=== WHAT IS BEING ASKED ===
Up to and including the line containing "return (level, level, level)", please reproduce the lines of the listing below, starting from the top.

=== DATA ===

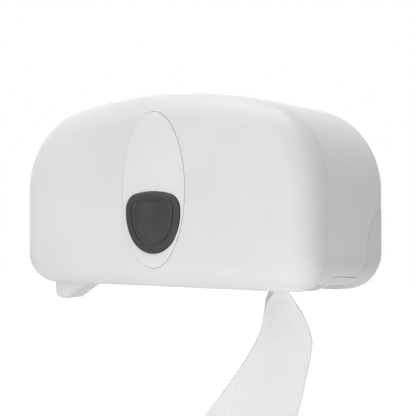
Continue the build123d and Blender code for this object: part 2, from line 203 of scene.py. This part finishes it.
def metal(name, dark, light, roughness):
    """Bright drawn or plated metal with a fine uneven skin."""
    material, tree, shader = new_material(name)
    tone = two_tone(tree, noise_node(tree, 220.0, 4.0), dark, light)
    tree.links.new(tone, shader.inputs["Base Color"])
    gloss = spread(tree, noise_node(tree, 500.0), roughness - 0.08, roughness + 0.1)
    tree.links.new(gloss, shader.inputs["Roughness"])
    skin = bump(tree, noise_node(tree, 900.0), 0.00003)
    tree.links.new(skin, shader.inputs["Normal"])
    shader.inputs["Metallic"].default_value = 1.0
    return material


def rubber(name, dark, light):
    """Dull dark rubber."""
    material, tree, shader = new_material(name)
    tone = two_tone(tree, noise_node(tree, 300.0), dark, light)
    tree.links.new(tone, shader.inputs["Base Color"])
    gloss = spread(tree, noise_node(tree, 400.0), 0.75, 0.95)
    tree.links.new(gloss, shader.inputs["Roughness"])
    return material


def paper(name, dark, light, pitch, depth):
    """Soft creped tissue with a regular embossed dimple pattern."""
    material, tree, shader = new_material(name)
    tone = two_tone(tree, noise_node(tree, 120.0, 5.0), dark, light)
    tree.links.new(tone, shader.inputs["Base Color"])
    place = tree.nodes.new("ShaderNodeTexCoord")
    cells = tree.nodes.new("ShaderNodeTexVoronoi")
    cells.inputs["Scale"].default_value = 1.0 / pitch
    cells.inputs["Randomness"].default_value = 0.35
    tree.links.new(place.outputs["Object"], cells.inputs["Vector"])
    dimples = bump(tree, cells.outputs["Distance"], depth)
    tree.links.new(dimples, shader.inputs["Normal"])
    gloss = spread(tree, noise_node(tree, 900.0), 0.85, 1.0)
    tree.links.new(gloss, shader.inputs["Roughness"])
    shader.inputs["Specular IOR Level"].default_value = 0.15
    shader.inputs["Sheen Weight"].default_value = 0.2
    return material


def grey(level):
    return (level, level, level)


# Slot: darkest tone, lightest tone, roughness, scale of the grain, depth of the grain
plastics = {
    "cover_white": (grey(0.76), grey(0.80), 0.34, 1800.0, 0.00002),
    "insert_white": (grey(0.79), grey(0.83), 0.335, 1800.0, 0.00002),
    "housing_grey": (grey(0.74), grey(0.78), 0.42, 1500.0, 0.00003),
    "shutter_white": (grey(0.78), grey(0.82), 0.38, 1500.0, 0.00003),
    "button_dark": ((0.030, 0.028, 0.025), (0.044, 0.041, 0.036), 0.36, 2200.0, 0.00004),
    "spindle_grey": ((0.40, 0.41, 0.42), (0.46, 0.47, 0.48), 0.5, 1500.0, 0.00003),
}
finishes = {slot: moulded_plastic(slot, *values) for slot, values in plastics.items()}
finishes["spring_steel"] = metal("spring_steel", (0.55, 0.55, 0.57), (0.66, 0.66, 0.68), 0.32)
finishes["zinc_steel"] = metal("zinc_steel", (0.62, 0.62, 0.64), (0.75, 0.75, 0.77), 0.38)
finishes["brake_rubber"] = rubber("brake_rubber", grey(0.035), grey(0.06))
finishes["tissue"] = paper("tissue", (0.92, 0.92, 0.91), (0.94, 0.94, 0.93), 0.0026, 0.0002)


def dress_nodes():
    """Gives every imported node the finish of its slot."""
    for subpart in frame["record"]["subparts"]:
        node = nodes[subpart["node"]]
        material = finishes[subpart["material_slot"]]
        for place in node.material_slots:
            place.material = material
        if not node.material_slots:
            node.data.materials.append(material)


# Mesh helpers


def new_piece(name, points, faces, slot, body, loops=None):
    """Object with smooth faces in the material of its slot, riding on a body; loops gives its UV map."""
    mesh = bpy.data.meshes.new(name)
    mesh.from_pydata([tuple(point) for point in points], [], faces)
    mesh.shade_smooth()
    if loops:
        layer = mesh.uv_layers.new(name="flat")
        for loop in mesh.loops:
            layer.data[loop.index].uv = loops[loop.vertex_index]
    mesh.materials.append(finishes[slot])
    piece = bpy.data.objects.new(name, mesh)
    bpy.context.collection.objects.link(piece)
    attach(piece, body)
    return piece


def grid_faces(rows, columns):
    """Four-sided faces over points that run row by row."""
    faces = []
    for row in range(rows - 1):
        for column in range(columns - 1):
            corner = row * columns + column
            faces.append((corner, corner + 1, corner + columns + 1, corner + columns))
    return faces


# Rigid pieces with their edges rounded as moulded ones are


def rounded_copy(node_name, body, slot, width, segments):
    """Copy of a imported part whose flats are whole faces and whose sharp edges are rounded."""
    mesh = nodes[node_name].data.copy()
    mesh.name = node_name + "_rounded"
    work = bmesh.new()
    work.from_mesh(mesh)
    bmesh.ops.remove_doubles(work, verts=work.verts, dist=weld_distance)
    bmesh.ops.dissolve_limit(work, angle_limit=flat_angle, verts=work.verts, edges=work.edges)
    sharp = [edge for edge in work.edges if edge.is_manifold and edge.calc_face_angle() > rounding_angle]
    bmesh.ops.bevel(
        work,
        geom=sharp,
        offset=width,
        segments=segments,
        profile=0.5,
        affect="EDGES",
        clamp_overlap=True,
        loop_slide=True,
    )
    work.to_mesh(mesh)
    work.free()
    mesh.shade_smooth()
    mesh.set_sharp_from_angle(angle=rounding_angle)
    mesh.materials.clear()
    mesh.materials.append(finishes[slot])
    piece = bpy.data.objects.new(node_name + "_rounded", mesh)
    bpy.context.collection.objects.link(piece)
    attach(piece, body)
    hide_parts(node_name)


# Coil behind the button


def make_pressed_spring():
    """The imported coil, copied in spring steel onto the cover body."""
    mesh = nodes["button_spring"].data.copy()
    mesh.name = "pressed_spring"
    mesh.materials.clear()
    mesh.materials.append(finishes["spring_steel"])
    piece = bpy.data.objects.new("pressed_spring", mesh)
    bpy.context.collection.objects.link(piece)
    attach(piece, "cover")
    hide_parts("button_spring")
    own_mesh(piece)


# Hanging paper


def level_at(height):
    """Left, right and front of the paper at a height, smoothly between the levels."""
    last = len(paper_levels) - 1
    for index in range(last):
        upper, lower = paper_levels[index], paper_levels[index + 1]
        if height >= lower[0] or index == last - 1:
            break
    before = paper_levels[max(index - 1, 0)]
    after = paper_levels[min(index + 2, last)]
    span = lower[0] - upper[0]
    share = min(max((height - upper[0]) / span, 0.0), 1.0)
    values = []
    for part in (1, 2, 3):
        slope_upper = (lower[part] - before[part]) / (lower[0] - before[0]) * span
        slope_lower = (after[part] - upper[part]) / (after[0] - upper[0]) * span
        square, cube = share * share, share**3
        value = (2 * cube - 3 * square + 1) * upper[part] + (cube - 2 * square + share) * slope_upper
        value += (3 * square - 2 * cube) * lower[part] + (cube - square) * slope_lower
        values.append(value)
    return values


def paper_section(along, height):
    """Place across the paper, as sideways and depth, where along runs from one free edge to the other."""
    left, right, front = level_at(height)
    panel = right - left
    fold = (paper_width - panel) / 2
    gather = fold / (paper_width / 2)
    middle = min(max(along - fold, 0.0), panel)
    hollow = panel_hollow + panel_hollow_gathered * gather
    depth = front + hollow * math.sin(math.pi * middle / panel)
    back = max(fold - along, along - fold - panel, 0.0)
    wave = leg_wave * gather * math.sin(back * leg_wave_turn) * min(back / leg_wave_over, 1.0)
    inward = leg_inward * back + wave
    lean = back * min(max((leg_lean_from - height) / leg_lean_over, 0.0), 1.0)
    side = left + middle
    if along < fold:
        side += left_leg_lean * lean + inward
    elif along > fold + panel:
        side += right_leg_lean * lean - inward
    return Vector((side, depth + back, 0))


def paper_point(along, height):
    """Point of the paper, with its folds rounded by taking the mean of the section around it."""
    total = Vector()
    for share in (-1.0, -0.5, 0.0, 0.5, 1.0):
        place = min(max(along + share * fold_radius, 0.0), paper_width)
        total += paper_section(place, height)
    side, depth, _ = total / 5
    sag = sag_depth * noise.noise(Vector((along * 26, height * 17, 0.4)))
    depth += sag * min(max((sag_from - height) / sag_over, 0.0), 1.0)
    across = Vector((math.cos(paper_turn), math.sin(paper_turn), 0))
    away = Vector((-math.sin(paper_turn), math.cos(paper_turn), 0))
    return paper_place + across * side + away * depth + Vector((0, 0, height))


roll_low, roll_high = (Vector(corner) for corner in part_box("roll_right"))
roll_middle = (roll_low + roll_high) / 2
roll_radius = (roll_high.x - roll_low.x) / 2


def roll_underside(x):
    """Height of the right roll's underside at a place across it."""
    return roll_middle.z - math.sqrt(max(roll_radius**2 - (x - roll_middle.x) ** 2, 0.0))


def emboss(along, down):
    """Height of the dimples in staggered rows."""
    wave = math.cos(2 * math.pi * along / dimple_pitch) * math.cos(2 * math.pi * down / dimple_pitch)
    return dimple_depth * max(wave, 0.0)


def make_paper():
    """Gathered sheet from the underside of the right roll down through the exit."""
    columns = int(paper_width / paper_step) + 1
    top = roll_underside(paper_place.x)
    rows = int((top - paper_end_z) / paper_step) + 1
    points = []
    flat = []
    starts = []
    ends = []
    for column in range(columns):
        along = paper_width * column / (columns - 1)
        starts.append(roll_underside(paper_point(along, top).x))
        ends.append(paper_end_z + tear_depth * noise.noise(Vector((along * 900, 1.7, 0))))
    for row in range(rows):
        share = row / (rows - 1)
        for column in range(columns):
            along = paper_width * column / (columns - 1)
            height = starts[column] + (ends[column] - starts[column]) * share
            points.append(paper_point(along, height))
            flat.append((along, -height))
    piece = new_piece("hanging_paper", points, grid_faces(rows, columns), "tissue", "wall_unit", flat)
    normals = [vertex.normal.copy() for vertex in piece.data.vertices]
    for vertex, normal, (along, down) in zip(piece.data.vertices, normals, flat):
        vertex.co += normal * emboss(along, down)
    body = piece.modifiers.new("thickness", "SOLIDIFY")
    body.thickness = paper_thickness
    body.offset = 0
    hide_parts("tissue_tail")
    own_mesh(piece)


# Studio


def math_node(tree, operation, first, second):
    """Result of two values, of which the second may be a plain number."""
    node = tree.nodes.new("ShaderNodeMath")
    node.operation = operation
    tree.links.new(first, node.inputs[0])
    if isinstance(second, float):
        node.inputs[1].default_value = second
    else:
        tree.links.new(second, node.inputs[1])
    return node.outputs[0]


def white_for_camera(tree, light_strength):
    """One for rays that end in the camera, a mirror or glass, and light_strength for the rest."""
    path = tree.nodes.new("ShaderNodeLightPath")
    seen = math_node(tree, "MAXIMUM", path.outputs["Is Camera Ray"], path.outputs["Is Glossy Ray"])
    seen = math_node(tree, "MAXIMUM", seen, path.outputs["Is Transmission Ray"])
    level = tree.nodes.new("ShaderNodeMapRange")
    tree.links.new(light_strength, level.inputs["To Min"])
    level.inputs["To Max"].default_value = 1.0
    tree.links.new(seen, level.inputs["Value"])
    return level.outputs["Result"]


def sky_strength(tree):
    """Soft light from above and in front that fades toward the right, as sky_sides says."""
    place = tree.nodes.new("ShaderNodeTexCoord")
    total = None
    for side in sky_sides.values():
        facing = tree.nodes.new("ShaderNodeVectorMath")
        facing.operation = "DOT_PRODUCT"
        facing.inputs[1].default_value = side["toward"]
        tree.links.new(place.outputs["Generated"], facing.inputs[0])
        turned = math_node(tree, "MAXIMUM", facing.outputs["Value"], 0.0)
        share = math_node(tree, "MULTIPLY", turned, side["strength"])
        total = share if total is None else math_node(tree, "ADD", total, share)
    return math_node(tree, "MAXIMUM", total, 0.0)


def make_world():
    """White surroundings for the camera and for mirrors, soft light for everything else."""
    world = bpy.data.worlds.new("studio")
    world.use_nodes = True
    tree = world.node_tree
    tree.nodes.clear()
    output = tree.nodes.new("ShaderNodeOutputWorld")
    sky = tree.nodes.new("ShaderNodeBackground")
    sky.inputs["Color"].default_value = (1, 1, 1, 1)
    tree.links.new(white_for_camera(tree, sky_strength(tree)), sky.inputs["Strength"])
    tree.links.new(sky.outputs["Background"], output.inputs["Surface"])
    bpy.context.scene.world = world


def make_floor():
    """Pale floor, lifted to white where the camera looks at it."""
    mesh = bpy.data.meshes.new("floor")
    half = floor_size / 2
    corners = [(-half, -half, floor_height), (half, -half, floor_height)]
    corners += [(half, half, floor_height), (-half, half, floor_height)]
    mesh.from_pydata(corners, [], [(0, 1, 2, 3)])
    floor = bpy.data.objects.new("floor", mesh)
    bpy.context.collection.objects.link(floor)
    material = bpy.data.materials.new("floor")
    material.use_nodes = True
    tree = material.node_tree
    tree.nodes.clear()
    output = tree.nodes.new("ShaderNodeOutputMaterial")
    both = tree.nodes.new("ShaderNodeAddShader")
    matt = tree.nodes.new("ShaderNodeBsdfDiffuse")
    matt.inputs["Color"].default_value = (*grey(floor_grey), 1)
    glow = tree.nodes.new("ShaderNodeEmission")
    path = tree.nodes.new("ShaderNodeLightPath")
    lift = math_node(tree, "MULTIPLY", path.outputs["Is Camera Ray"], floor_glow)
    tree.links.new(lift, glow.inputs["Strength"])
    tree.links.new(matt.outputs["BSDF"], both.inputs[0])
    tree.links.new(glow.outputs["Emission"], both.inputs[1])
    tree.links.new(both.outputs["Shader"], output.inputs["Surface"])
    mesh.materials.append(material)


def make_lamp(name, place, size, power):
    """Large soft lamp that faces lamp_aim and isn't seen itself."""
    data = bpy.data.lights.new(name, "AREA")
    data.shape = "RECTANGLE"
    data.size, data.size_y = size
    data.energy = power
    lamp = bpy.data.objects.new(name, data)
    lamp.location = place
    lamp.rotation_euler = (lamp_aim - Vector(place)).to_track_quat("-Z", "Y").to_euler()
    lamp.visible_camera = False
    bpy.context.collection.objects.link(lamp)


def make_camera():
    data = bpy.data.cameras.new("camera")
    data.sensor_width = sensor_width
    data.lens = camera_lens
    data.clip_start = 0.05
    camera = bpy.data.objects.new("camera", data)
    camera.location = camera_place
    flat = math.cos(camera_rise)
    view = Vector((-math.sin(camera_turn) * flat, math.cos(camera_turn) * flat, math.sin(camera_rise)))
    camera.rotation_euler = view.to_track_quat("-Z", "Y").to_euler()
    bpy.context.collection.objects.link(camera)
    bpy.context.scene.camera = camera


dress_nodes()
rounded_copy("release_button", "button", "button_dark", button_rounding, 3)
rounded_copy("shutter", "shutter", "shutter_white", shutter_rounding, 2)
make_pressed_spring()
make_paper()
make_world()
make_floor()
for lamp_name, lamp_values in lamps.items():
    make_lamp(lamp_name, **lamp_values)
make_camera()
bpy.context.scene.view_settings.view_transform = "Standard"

=== COMPLETE ANSWER ===
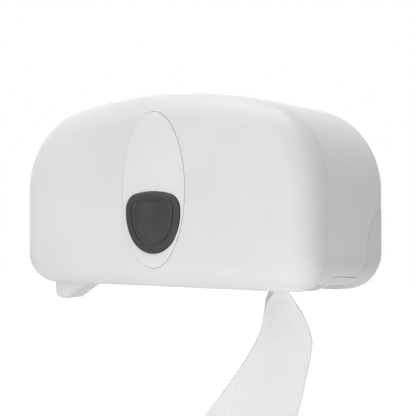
Continue the build123d and Blender code for this object: part 2, from line 203 of scene.py. This part finishes it.
def metal(name, dark, light, roughness):
    """Bright drawn or plated metal with a fine uneven skin."""
    material, tree, shader = new_material(name)
    tone = two_tone(tree, noise_node(tree, 220.0, 4.0), dark, light)
    tree.links.new(tone, shader.inputs["Base Color"])
    gloss = spread(tree, noise_node(tree, 500.0), roughness - 0.08, roughness + 0.1)
    tree.links.new(gloss, shader.inputs["Roughness"])
    skin = bump(tree, noise_node(tree, 900.0), 0.00003)
    tree.links.new(skin, shader.inputs["Normal"])
    shader.inputs["Metallic"].default_value = 1.0
    return material


def rubber(name, dark, light):
    """Dull dark rubber."""
    material, tree, shader = new_material(name)
    tone = two_tone(tree, noise_node(tree, 300.0), dark, light)
    tree.links.new(tone, shader.inputs["Base Color"])
    gloss = spread(tree, noise_node(tree, 400.0), 0.75, 0.95)
    tree.links.new(gloss, shader.inputs["Roughness"])
    return material


def paper(name, dark, light, pitch, depth):
    """Soft creped tissue with a regular embossed dimple pattern."""
    material, tree, shader = new_material(name)
    tone = two_tone(tree, noise_node(tree, 120.0, 5.0), dark, light)
    tree.links.new(tone, shader.inputs["Base Color"])
    place = tree.nodes.new("ShaderNodeTexCoord")
    cells = tree.nodes.new("ShaderNodeTexVoronoi")
    cells.inputs["Scale"].default_value = 1.0 / pitch
    cells.inputs["Randomness"].default_value = 0.35
    tree.links.new(place.outputs["Object"], cells.inputs["Vector"])
    dimples = bump(tree, cells.outputs["Distance"], depth)
    tree.links.new(dimples, shader.inputs["Normal"])
    gloss = spread(tree, noise_node(tree, 900.0), 0.85, 1.0)
    tree.links.new(gloss, shader.inputs["Roughness"])
    shader.inputs["Specular IOR Level"].default_value = 0.15
    shader.inputs["Sheen Weight"].default_value = 0.2
    return material


def grey(level):
    return (level, level, level)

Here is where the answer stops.